Из письма Фондаминского по поводу «Арсеньева»:
«Думаю, что ваш роман – событие в истории русской литературы. С точки зрения современного читателя, однако, в нем есть недостатки: отсутствие занимательности, недостаток событий, некоторая риторичность. В этом вас, может быть, будут упрекать. Впрочем, вы предпочли писать для вечности, и я вас понимаю…»
5 декабря
И.А. дал мне пачку своих стихов для того, чтобы я отобрала их для книги, которую он хочет давно издать. Отбирая, невольно изумилась тому, как мало у него любовной лирики и вообще своего, личного в поэзии. За все время четыре-пять стихотворений, в которых одной-двумя строками затронута любовная тема. Спросила его об этом. Говорит, что никогда не мог писать о любви, по сдержанности и стыдливости натуры и по сознанию несоответствия своего и чужого чувства. Даже о таких стихах, как «Свет незакатный», «Накануне», «Морфей», говорит, что они нечто общее, навеянное извне. Я много думала над этим и пришла к заключению, что непопулярность его стихов – в их отвлеченности и скрытности, прятании себя за некой завесой, чего не любит рядовой читатель, ищущий в поэзии прежде всего обнаженья души.
7 декабря
Опять дождь. Вчера писала стихи. Сегодня все утро убирала комнаты с новой прислугой. И.А. вялый, подавленный, заперся у себя и голоса не подает. Вчера было письмо от Кантора, взял у меня одно стихотворение для «Звена». Сегодня за завтраком читалось вслух письмо Гиппиус. Литературный Париж нарисован с большой талантливостью.
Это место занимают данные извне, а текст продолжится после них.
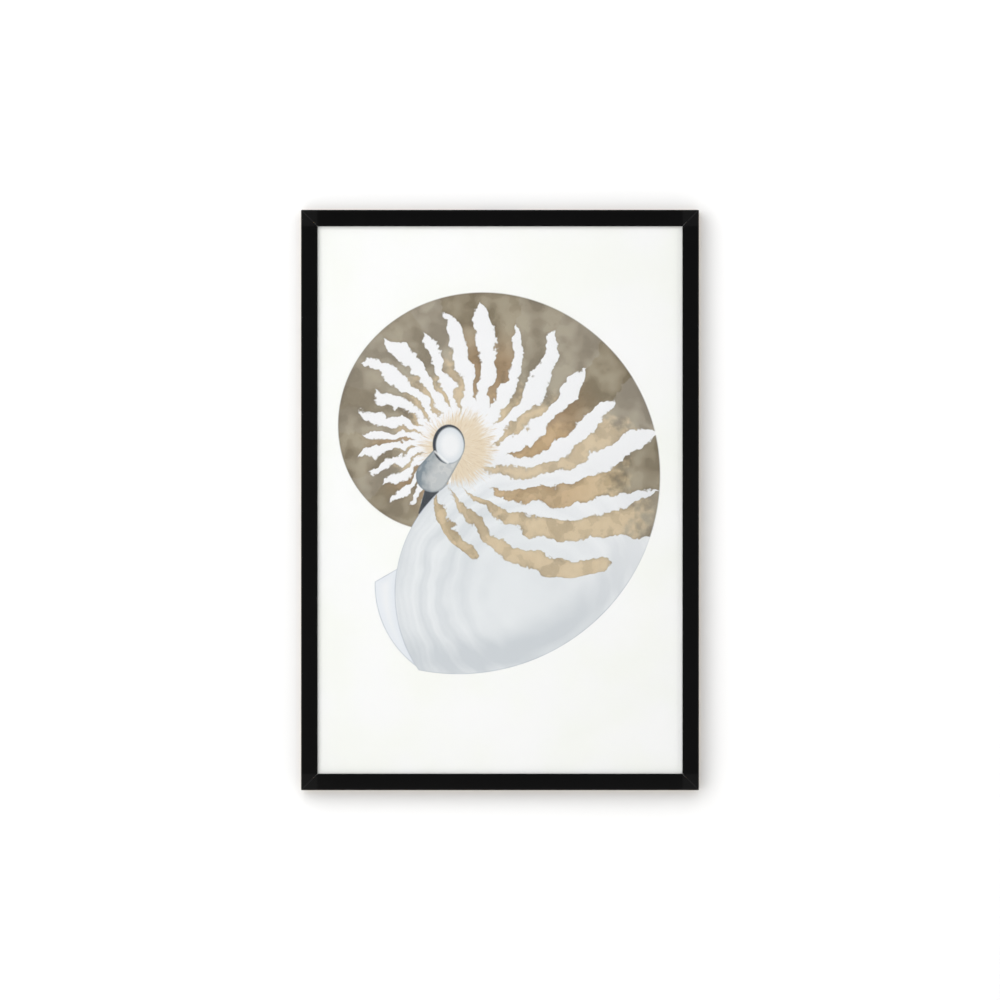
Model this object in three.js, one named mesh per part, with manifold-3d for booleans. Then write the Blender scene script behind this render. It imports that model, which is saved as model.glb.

Чувствую себя посредственно. Голова действует поспешно и беспорядочно. Однако стараюсь заниматься. Вчера взяла открытку с головой Мадонны и стала рисовать ее стихами. Вышло следующее:
В косынке легкой, голову склонив,
Она глядит покорными очами
Куда-то вниз. За узкими плечами
Пустая даль и склоны темных нив,
И городской стены зубчатый гребень,
Темнеющий на светло-синем небе.
Она глядит, по-детски рот сложив,
И тонкий круг над ней сияет в небе.
12 декабря
…Шли по парку, полному пальм, кактусов самой разнообразной формы, похожих то на гигантских инфузорий, то на пресмыкающихся, то на толстые зеленые подошвы, утыканные иглами. Восхищались великолепными агавами, имеющими форму громадных роз или тюльпанов зеленого цвета. Я остановила И.А. у кустов мелких красных роз, свисавших сверху гибкими ветками. Он посмотрел и сказал: «Нет, в моей натуре есть гениальное. Я, например, всю жизнь отстранялся от любви к цветам. Чувствовал, что, если поддамся, буду мучеником. Ведь я вот просто взгляну на них и уже страдаю: что мне делать с их нежной, прелестной красотой? Что сказать о них? Ничего ведь все равно не выразишь! И, чуя это, душа сама отстраняется, у нее, как у этого кактуса, есть какие-то свои щупальца: она ловит то, что ей надо, и отстраняется от того, что бесполезно».